* [Problem statement] Provide the data again in its entirety, exactly as given.

* [Material supplied]
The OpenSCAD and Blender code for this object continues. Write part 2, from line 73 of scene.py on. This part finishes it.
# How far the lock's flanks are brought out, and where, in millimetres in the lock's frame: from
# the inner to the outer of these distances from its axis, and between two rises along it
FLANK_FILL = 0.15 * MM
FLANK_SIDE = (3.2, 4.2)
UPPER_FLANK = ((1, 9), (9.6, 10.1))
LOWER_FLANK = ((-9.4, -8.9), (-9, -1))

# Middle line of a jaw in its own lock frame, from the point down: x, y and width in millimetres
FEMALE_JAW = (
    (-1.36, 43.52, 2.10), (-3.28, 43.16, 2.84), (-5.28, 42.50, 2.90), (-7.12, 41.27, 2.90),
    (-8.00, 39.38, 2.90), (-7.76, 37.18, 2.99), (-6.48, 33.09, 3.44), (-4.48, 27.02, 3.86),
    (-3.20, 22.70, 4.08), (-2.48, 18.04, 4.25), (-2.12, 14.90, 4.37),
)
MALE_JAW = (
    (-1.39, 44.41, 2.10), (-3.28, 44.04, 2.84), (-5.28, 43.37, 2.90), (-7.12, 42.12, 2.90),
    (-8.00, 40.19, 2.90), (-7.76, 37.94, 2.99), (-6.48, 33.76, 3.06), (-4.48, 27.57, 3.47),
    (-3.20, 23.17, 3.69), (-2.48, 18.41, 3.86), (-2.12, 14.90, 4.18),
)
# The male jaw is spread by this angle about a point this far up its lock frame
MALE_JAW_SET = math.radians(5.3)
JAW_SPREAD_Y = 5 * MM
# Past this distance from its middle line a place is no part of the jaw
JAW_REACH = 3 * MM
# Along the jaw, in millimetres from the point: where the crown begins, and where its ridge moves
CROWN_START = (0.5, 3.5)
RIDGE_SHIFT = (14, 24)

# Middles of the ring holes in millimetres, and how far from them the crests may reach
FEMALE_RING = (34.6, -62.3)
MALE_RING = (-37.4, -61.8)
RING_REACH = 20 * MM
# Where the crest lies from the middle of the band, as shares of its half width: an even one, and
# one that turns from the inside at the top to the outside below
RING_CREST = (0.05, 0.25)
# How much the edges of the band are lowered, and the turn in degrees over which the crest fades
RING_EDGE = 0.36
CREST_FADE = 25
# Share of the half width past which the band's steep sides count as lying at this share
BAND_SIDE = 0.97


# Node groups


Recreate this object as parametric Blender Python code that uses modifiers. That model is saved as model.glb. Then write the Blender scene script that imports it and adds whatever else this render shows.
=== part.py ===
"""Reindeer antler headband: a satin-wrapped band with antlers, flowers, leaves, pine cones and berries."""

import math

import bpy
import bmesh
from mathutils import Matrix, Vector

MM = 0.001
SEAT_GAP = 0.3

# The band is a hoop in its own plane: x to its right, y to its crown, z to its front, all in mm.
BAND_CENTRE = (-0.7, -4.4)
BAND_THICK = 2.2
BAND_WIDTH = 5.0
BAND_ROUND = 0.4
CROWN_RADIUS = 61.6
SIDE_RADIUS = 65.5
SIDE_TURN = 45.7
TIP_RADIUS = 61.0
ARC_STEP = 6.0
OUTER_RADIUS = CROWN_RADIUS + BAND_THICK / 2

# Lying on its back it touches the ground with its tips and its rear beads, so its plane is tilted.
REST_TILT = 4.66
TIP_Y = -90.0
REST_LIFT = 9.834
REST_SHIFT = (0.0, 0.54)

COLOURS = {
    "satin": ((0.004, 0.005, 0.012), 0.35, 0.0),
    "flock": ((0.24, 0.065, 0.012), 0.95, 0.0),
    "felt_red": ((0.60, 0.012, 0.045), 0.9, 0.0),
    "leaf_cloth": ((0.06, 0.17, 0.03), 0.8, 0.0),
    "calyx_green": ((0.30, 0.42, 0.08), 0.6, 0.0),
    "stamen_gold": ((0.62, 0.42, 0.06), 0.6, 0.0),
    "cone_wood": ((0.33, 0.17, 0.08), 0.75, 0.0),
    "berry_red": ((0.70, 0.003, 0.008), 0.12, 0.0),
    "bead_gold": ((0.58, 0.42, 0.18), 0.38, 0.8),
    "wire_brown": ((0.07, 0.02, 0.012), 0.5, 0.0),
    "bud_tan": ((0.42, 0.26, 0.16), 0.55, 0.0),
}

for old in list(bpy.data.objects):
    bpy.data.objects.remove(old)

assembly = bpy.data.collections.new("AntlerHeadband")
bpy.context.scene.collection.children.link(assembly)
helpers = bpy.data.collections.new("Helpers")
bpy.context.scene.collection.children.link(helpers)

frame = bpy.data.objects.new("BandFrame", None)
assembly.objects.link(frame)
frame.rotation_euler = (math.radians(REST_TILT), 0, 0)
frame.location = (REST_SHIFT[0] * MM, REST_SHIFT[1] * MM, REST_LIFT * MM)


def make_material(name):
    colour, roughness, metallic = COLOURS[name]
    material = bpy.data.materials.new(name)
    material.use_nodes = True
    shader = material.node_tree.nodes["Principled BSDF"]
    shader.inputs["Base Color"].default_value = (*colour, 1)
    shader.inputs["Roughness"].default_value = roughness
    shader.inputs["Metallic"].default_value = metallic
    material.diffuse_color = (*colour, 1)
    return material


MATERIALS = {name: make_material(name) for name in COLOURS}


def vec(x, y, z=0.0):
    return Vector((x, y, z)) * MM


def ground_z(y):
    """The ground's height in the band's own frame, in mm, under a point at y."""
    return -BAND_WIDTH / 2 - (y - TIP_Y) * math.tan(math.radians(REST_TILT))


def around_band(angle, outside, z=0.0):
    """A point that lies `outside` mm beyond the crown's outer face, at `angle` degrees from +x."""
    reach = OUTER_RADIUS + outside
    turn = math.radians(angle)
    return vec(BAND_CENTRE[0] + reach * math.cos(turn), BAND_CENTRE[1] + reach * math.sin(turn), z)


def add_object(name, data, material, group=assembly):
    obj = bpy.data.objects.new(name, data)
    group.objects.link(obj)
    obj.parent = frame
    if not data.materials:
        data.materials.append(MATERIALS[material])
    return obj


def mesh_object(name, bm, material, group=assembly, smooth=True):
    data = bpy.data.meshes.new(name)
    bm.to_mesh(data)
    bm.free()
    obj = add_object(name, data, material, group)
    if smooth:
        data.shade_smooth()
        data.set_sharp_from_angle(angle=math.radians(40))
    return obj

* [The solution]
The OpenSCAD and Blender code for this object continues. Write part 2, from line 73 of scene.py on. This part finishes it.
# How far the lock's flanks are brought out, and where, in millimetres in the lock's frame: from
# the inner to the outer of these distances from its axis, and between two rises along it
FLANK_FILL = 0.15 * MM
FLANK_SIDE = (3.2, 4.2)
UPPER_FLANK = ((1, 9), (9.6, 10.1))
LOWER_FLANK = ((-9.4, -8.9), (-9, -1))

# Middle line of a jaw in its own lock frame, from the point down: x, y and width in millimetres
FEMALE_JAW = (
    (-1.36, 43.52, 2.10), (-3.28, 43.16, 2.84), (-5.28, 42.50, 2.90), (-7.12, 41.27, 2.90),
    (-8.00, 39.38, 2.90), (-7.76, 37.18, 2.99), (-6.48, 33.09, 3.44), (-4.48, 27.02, 3.86),
    (-3.20, 22.70, 4.08), (-2.48, 18.04, 4.25), (-2.12, 14.90, 4.37),
)
MALE_JAW = (
    (-1.39, 44.41, 2.10), (-3.28, 44.04, 2.84), (-5.28, 43.37, 2.90), (-7.12, 42.12, 2.90),
    (-8.00, 40.19, 2.90), (-7.76, 37.94, 2.99), (-6.48, 33.76, 3.06), (-4.48, 27.57, 3.47),
    (-3.20, 23.17, 3.69), (-2.48, 18.41, 3.86), (-2.12, 14.90, 4.18),
)
# The male jaw is spread by this angle about a point this far up its lock frame
MALE_JAW_SET = math.radians(5.3)
JAW_SPREAD_Y = 5 * MM
# Past this distance from its middle line a place is no part of the jaw
JAW_REACH = 3 * MM
# Along the jaw, in millimetres from the point: where the crown begins, and where its ridge moves
CROWN_START = (0.5, 3.5)
RIDGE_SHIFT = (14, 24)

# Middles of the ring holes in millimetres, and how far from them the crests may reach
FEMALE_RING = (34.6, -62.3)
MALE_RING = (-37.4, -61.8)
RING_REACH = 20 * MM
# Where the crest lies from the middle of the band, as shares of its half width: an even one, and
# one that turns from the inside at the top to the outside below
RING_CREST = (0.05, 0.25)
# How much the edges of the band are lowered, and the turn in degrees over which the crest fades
RING_EDGE = 0.36
CREST_FADE = 25
# Share of the half width past which the band's steep sides count as lying at this share
BAND_SIDE = 0.97


# Node groups


Recreate this object as parametric Blender Python code that uses modifiers. That model is saved as model.glb. Then write the Blender scene script that imports it and adds whatever else this render shows.
=== part.py ===
"""Reindeer antler headband: a satin-wrapped band with antlers, flowers, leaves, pine cones and berries."""

import math

import bpy
import bmesh
from mathutils import Matrix, Vector

MM = 0.001
SEAT_GAP = 0.3

# The band is a hoop in its own plane: x to its right, y to its crown, z to its front, all in mm.
BAND_CENTRE = (-0.7, -4.4)
BAND_THICK = 2.2
BAND_WIDTH = 5.0
BAND_ROUND = 0.4
CROWN_RADIUS = 61.6
SIDE_RADIUS = 65.5
SIDE_TURN = 45.7
TIP_RADIUS = 61.0
ARC_STEP = 6.0
OUTER_RADIUS = CROWN_RADIUS + BAND_THICK / 2

# Lying on its back it touches the ground with its tips and its rear beads, so its plane is tilted.
REST_TILT = 4.66
TIP_Y = -90.0
REST_LIFT = 9.834
REST_SHIFT = (0.0, 0.54)

COLOURS = {
    "satin": ((0.004, 0.005, 0.012), 0.35, 0.0),
    "flock": ((0.24, 0.065, 0.012), 0.95, 0.0),
    "felt_red": ((0.60, 0.012, 0.045), 0.9, 0.0),
    "leaf_cloth": ((0.06, 0.17, 0.03), 0.8, 0.0),
    "calyx_green": ((0.30, 0.42, 0.08), 0.6, 0.0),
    "stamen_gold": ((0.62, 0.42, 0.06), 0.6, 0.0),
    "cone_wood": ((0.33, 0.17, 0.08), 0.75, 0.0),
    "berry_red": ((0.70, 0.003, 0.008), 0.12, 0.0),
    "bead_gold": ((0.58, 0.42, 0.18), 0.38, 0.8),
    "wire_brown": ((0.07, 0.02, 0.012), 0.5, 0.0),
    "bud_tan": ((0.42, 0.26, 0.16), 0.55, 0.0),
}

for old in list(bpy.data.objects):
    bpy.data.objects.remove(old)

assembly = bpy.data.collections.new("AntlerHeadband")
bpy.context.scene.collection.children.link(assembly)
helpers = bpy.data.collections.new("Helpers")
bpy.context.scene.collection.children.link(helpers)

frame = bpy.data.objects.new("BandFrame", None)
assembly.objects.link(frame)
frame.rotation_euler = (math.radians(REST_TILT), 0, 0)
frame.location = (REST_SHIFT[0] * MM, REST_SHIFT[1] * MM, REST_LIFT * MM)


def make_material(name):
    colour, roughness, metallic = COLOURS[name]
    material = bpy.data.materials.new(name)
    material.use_nodes = True
    shader = material.node_tree.nodes["Principled BSDF"]
    shader.inputs["Base Color"].default_value = (*colour, 1)
    shader.inputs["Roughness"].default_value = roughness
    shader.inputs["Metallic"].default_value = metallic
    material.diffuse_color = (*colour, 1)
    return material


MATERIALS = {name: make_material(name) for name in COLOURS}


def vec(x, y, z=0.0):
    return Vector((x, y, z)) * MM


def ground_z(y):
    """The ground's height in the band's own frame, in mm, under a point at y."""
    return -BAND_WIDTH / 2 - (y - TIP_Y) * math.tan(math.radians(REST_TILT))


def around_band(angle, outside, z=0.0):
    """A point that lies `outside` mm beyond the crown's outer face, at `angle` degrees from +x."""
    reach = OUTER_RADIUS + outside
    turn = math.radians(angle)
    return vec(BAND_CENTRE[0] + reach * math.cos(turn), BAND_CENTRE[1] + reach * math.sin(turn), z)


def add_object(name, data, material, group=assembly):
    obj = bpy.data.objects.new(name, data)
    group.objects.link(obj)
    obj.parent = frame
    if not data.materials:
        data.materials.append(MATERIALS[material])
    return obj


def mesh_object(name, bm, material, group=assembly, smooth=True):
    data = bpy.data.meshes.new(name)
    bm.to_mesh(data)
    bm.free()
    obj = add_object(name, data, material, group)
    if smooth:
        data.shade_smooth()
        data.set_sharp_from_angle(angle=math.radians(40))
    return obj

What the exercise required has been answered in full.